Sending your customers too many or too frequent messages is a real problem with real consequences for brands that do it, including irritated customers, increased push notification opt-outs and email unsubscribes, and spiking app uninstalls. But sending too few messages too infrequently can undermine the effectiveness of your customer outreach, too. If you send push notifications once a month or less, for instance, there’s a strong chance that recipients of that first message will have forgotten that they ever opted in to receive push and will opt out or uninstall your app. There’s a middle ground between pestering your users with endless messages and ignoring them for weeks at a time—find it by testing cadences and monitoring engagement rates and your feedback channels.

4. Your messaging campaigns are all blasts to your entire audience

Sometimes it makes sense to send the exact same message to your whole user base. Maybe you’re a news brand and there was just a terrorist attack, natural disaster, or other event that it’s essential to let everybody know about. Maybe your brand just merged with another company and all of your users now need to download a different app to keep getting your content. But in most situations, you’re going to see better results if the outreach you send is targeted exclusively to the members of your audience who are likely to be interested in and engage with that particular message. In fact, research carried out by Appboy (that’s us!) has found that sending targeted messages to receptive customers can increase engagement by up to 200%!

4 big steps that media brands can take to improve their messaging results

1. Ensure that your brand is tracking customer data effectively

 Mobile data collection

Today’s best marketing is build on customer data. The intimacy and ever present nature of mobile devices, along with the web’s tracking capabilities, makes it possible for marketers to gather nuanced information on their audience’s preferences, interests, and engagement with their brand faster and more accurately than ever before. But that kind of customer data collection doesn’t just happen—brands need to think through their audience’s customer journey and take steps to ensure that they’re collecting the data they need to provide their customers with outreach that adds value and nudges them toward stronger engagement.

2. Use customer data to personalize the outreach you send

Media Personalization example

Message personalization is a powerful way to make your outreach more appealing and valuable to the people receiving it—in fact, using personalization tools to individually customize the content of customer messages has been shown to increase conversions by 27.5%. And this tool is particularly useful for media brands. If, for instance, you’re looking to promote albums that have recently been added to your streaming service, you’re going to get better results sending messages to your customers that highlight new music from an artist that they’ve recently listened to or have added to their favorites list, rather than just choosing an artist at random. By taking advantage of the customer data at your disposal to improve the relevance and value of your messages, you can demonstrate to your users both that you value their time and attention and that you understand them and their preferences. That’s the kind of thing strong customer/brand relationships are built on.
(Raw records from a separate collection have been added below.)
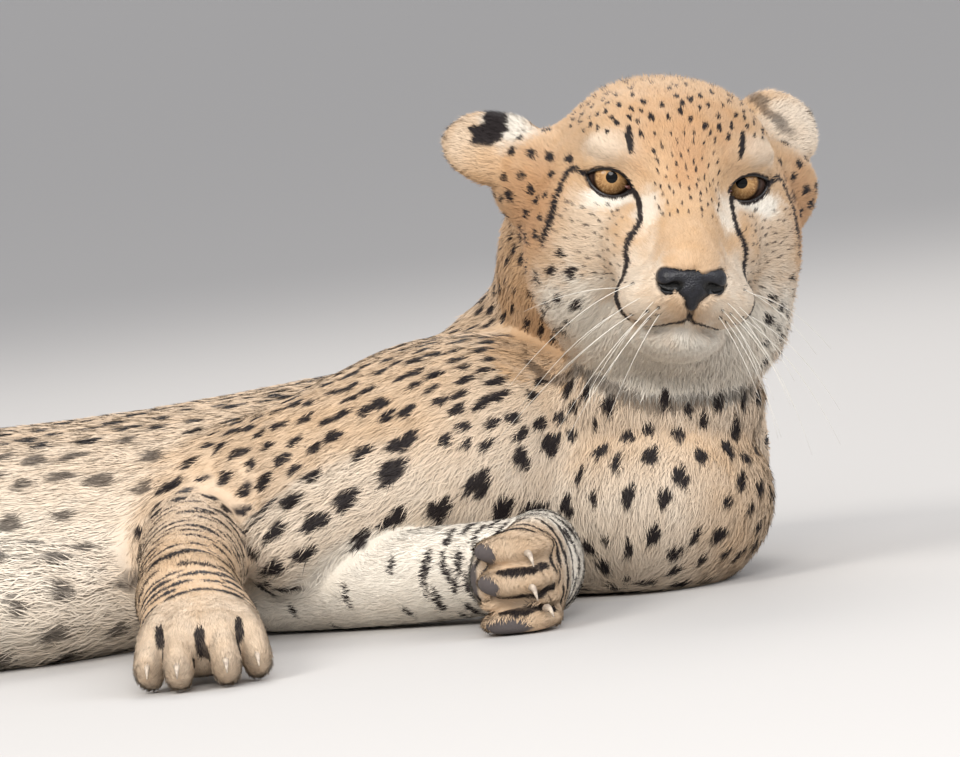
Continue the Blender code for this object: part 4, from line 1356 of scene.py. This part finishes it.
def growCoat():
    roots = rootPlaces(groupOf)
    at, normal = roots["at"], roots["normal"]
    count = len(at)
    report(f"{count} tufts placed")
    pale, rust = groundAt(at)
    report("tuft ground colours")
    length, width, lift, curl, _ = roots["values"].T
    length = length * chance.uniform(0.68, 1.18, count)
    width = width * chance.uniform(0.7, 1.25, count)
    lift = np.radians(lift * chance.uniform(0.45, 1.6, count))
    clump = waveNoise(at, 2.6, 41, 2)
    stray = np.radians(tuft["clump"] * clump * 1.6 + chance.normal(0, tuft["stray"], count))
    lie = turned(roots["lie"], normal, stray)
    lie = unit(lie - (lie * normal).sum(1, keepdims=True) * normal)
    along = (lie * length[:, None]) * chance.uniform(0.25, 0.75, count)[:, None]
    marks = [marksAt(at + along * share, spots, lines) for share in (0.0, 0.5, 1.0)]
    places = toHead(at)
    onCrown = (rise(places[:, 2], 2.8, 4.6) * rise(places[:, 1], -1.0, 2.0)
               * rise(-places[:, 1], -8.5, -4.5) * headRegion(at))
    marks[2] = np.maximum(marks[2], onCrown * chance.uniform(0.0, 0.75, count) ** 1.5)
    length = length * (1 + 0.5 * onCrown)
    lift = lift * (1 + 0.9 * onCrown)
    report("tuft markings")
    start = lie * np.cos(lift)[:, None] + normal * np.sin(lift)[:, None]
    rolls = np.radians(tuft["roll"]) * chance.uniform(-1, 1, count)
    side = unit(turned(np.cross(normal, lie), unit(start), rolls))
    bend = (-normal * 0.55 + side * chance.normal(0, 0.6, count)[:, None]) * curl[:, None]
    low = at - normal * tuft["sink"]
    middle = low + start * (length * 0.5)[:, None]
    tip = middle + unit(start + bend * 2.2) * (length * 0.5)[:, None]
    for level in (middle, tip):
        floorLine = floorLevel + tuft["clear"] + 0.04 * chance.random(count)
        level[:, 2] = np.maximum(level[:, 2], floorLine)
    half = side * (width / 2)[:, None]
    points = np.stack((low, middle - half, middle + half, tip), axis=1)
    shade = np.clip(0.5 + 0.13 * chance.normal(size=count) + 0.12 * waveNoise(at, 1.1, 43, 2), 0, 1)
    tone = np.stack([np.column_stack((marks[level], pale, rust, shade)) for level in (0, 1, 1, 2)], axis=1)
    patch = np.array(((0, -1), (-1, -0.1), (1, -0.1), (0, 1))) * tuft["patch"]
    made = []
    for number, (name, pieces) in enumerate(tuft["groups"].items()):
        mine = np.flatnonzero(roots["group"] == number)
        for piece in range(pieces[0]):
            made.append(coatPiece(f"coat_{name}_{piece + 1}", mine[piece::pieces[0]], points, normal,
                                  lie, tone, roots["patch"], patch))
    return made


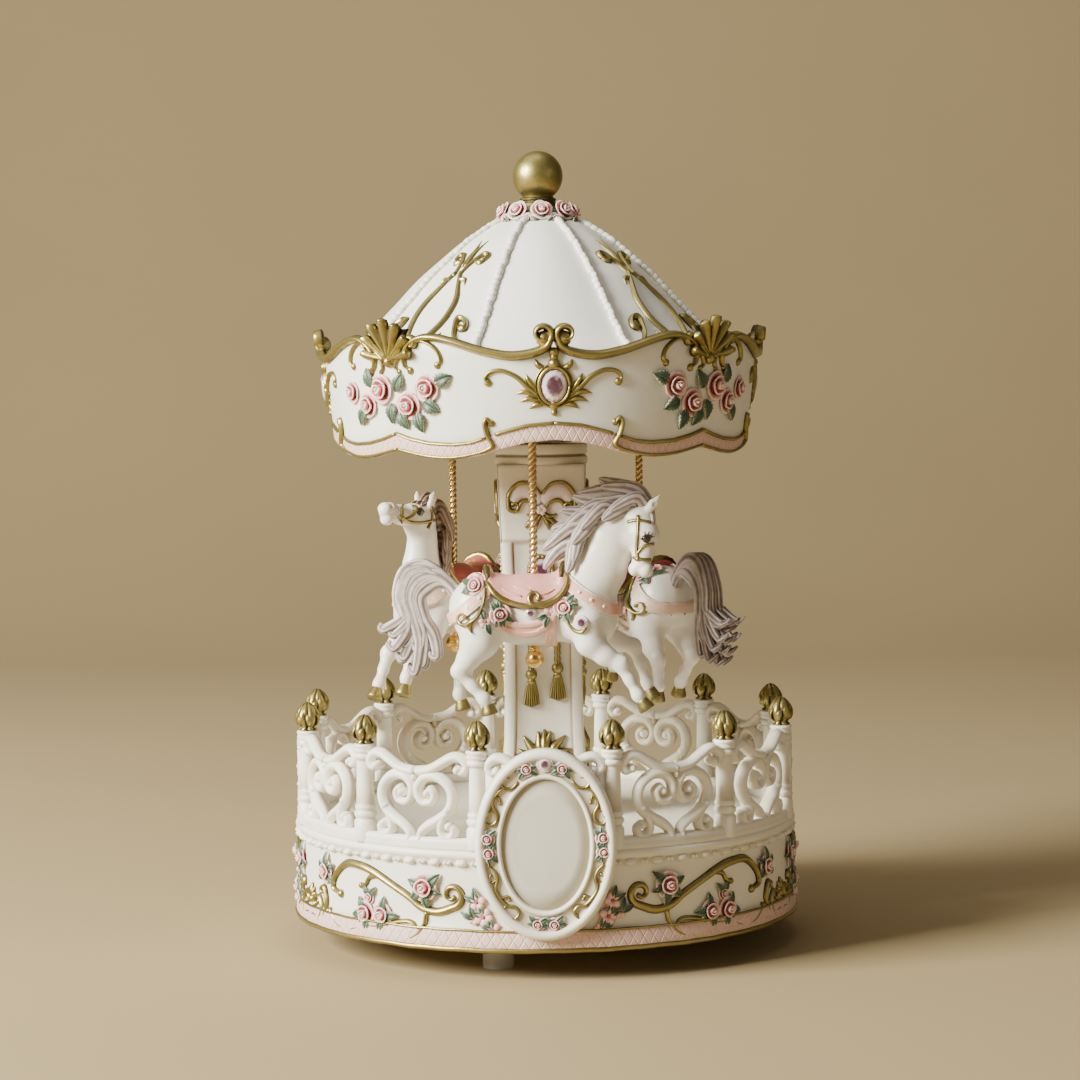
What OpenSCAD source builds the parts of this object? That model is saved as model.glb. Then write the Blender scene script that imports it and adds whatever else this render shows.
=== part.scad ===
// Wind-up carousel music box: a cast base with a fence and a photo frame, a fixed column, and a
// canopy with three horses that a spring movement in the base turns. Millimetres, +Z up, front -Y.

/* [Base] */
// Radius over the scalloped foot band
base_r = 81.3; // [79:0.1:83]
// Height of the bottom edge of the drum above the table
drum_z = 8.5; // [7:0.5:10]
// Height of the deck's top above the table
deck_z = 39; // [39:0.5:40]
// Radius of one foot
foot_r = 4.75; // [4:0.25:6]
// Radius of the circle that the three feet stand on
feet_circle_r = 57; // [52:0.5:60]

/* [Fence] */
// Radius of the circle that the posts stand on
fence_r = 77; // [76.5:0.1:77.2]
// Height of the posts' tops above the table
post_top_z = 68.5; // [66:0.5:70]
// Height of the gold bud on each post
bud_h = 9; // [7:0.5:10]
// Thickness of the pierced panels
panel_t = 5; // [4.4:0.1:5.2]

/* [Photo frame] */
// Half width of the oval frame
frame_a = 20.7; // [19:0.1:21]
// Half height of the oval frame
frame_b = 28.2; // [26:0.1:28.5]
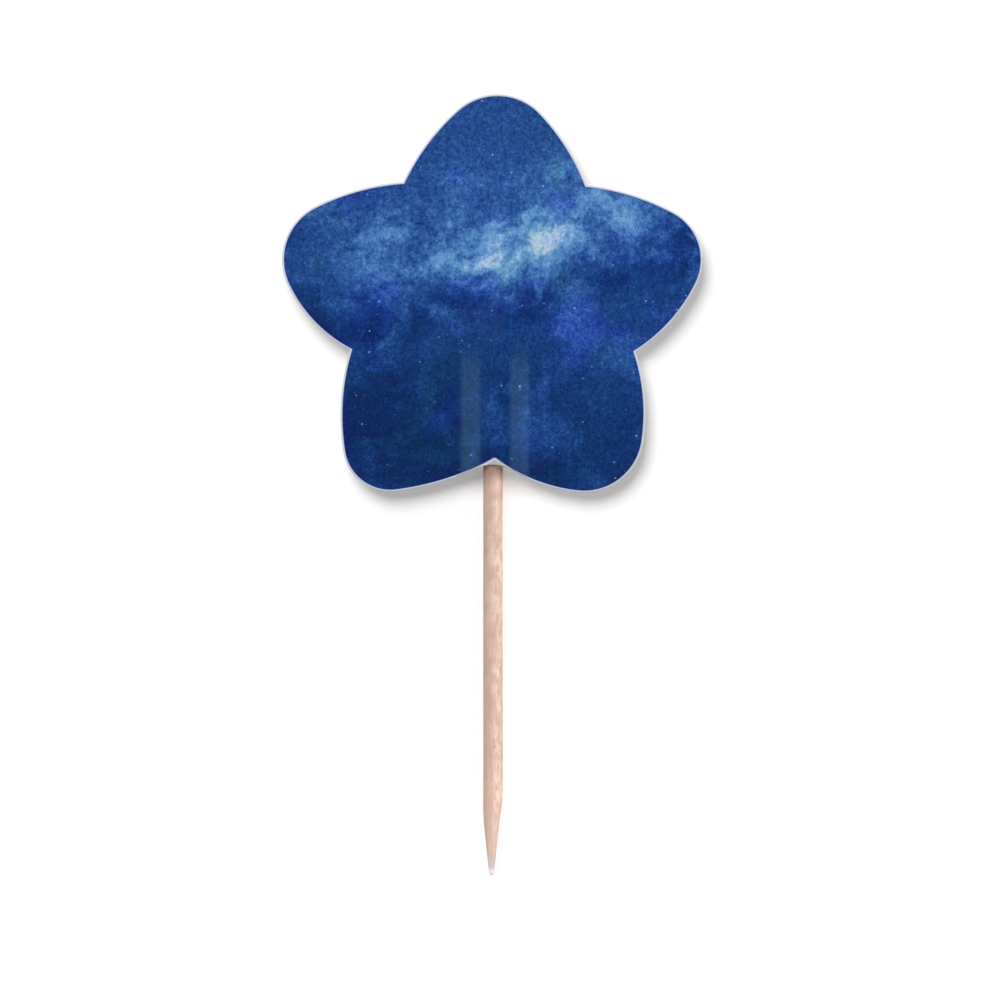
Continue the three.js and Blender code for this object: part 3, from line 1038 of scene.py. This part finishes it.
sun("key", strength=KEY_STRENGTH * (1 - STICK_SHADOW), shadows_of=label, **KEY_PLACE)
sun("key_on_stick", strength=KEY_STRENGTH * STICK_SHADOW, **KEY_PLACE)
sun("right_side", azimuth=92, elevation=8, strength=1.9, spread=40)

# For the back alone: without bounces, none of its light goes on from the card to the floor
sun("back", azimuth=188, elevation=32, strength=2.25, spread=54, bounces=0)

WORLD_FILL = 0.32


def world():
    """A soft white fill, seen as plain white by the camera and in reflections."""
    scene_world = bpy.data.worlds.new("studio")
    bpy.context.scene.world = scene_world
    scene_world.use_nodes = True
    tree = scene_world.node_tree
    tree.nodes.clear()
    output = tree.nodes.new("ShaderNodeOutputWorld")
    fill = tree.nodes.new("ShaderNodeBackground")
    fill.inputs["Strength"].default_value = WORLD_FILL
    white = tree.nodes.new("ShaderNodeBackground")
    for background in (fill, white):
        background.inputs["Color"].default_value = (1.0, 1.0, 1.0, 1.0)
    path = tree.nodes.new("ShaderNodeLightPath")
    seen = path.outputs["Is Camera Ray"]
    for ray in ("Is Glossy Ray", "Is Transmission Ray"):
        node = tree.nodes.new("ShaderNodeMath")
        node.operation = "MAXIMUM"
        tree.links.new(seen, node.inputs[0])
        tree.links.new(path.outputs[ray], node.inputs[1])
        seen = node.outputs[0]
    choice = tree.nodes.new("ShaderNodeMixShader")
    tree.links.new(seen, choice.inputs[0])
    tree.links.new(fill.outputs[0], choice.inputs[1])
    tree.links.new(white.outputs[0], choice.inputs[2])
    tree.links.new(choice.outputs[0], output.inputs["Surface"])


world()
bpy.context.scene.view_settings.view_transform = "Standard"


# Camera: square on to the print, with a long lens

IMAGE_SIZE = 1000
MM_PER_PIXEL = 0.1026
STICK_AXIS_PIXEL = 493.0  # from the photograph's left edge
POINT_PIXEL = 875.0  # from its top edge
LENS = 200.0
SENSOR = 36.0
CLIP_START = 10.0
CLIP_END = 10000.0


def camera():
    """Look along +Y from so far off that a pixel is MM_PER_PIXEL wide at the toothpick."""
    view = bpy.data.cameras.new("camera")
    view.lens = LENS
    view.sensor_width = SENSOR
    view.clip_start = CLIP_START * MM
    view.clip_end = CLIP_END * MM
    obj = bpy.data.objects.new("camera", view)
    middle = IMAGE_SIZE / 2
    x = (middle - STICK_AXIS_PIXEL) * MM_PER_PIXEL
    z = (POINT_PIXEL - middle) * MM_PER_PIXEL
    distance = IMAGE_SIZE * MM_PER_PIXEL * LENS / SENSOR
    obj.location = Vector((x, -distance, z)) * MM
    obj.rotation_euler = (math.pi / 2, 0, 0)
    bpy.context.scene.collection.objects.link(obj)
    bpy.context.scene.camera = obj


camera()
3. Trigger messaging based on user actions

For media brands, consistent customer engagement with their content is at the core of their business. And one of the best ways to encourage your readers/viewers/listeners to keep engaging on a regular basis is to automatically trigger messages when they carry out (or fail to carry out) certain actions. Imagine, for example, that your video streaming service has all eight Harry Potter movies available to stream. If a viewer watches two of the movies and then doesn’t watch any of the other ones during the next week, you could automatically trigger a push notification highlighting their recent viewing and encouraging them to check out Harry Potter and the Prisoner of Azkaban. This kind of deeply relevant, responsive messaging doesn’t just encourage deeper engagement with your content—it gives customers a reason to keep coming back again and again.

4. Establish a regular messaging cadence

Once you’ve shown your audience that you understand their tastes and can provide them with relevant content that fits their needs, your brand has a real opportunity to convince them to make a habit of visiting your website or app, significantly increasing the chances that they stay engaged with your brand over the long haul. A great way to do that is by establishing a regular messaging cadence for your non-triggered campaigns. If you’re a news app, maybe that means sending a morning news round-up highlighting stories that each customer is likely to want to read. If, on the other hand, your brand focuses on streaming movies, you might want to send customers messages on a particular day of the week to let them know about the films that their previous viewing indicates they’d like. That consistency will likely lead your users to expect—and look forward to—outreach from your brand at certain times, encouraging them to engage with your content on a regular schedule and making it easier to retain them.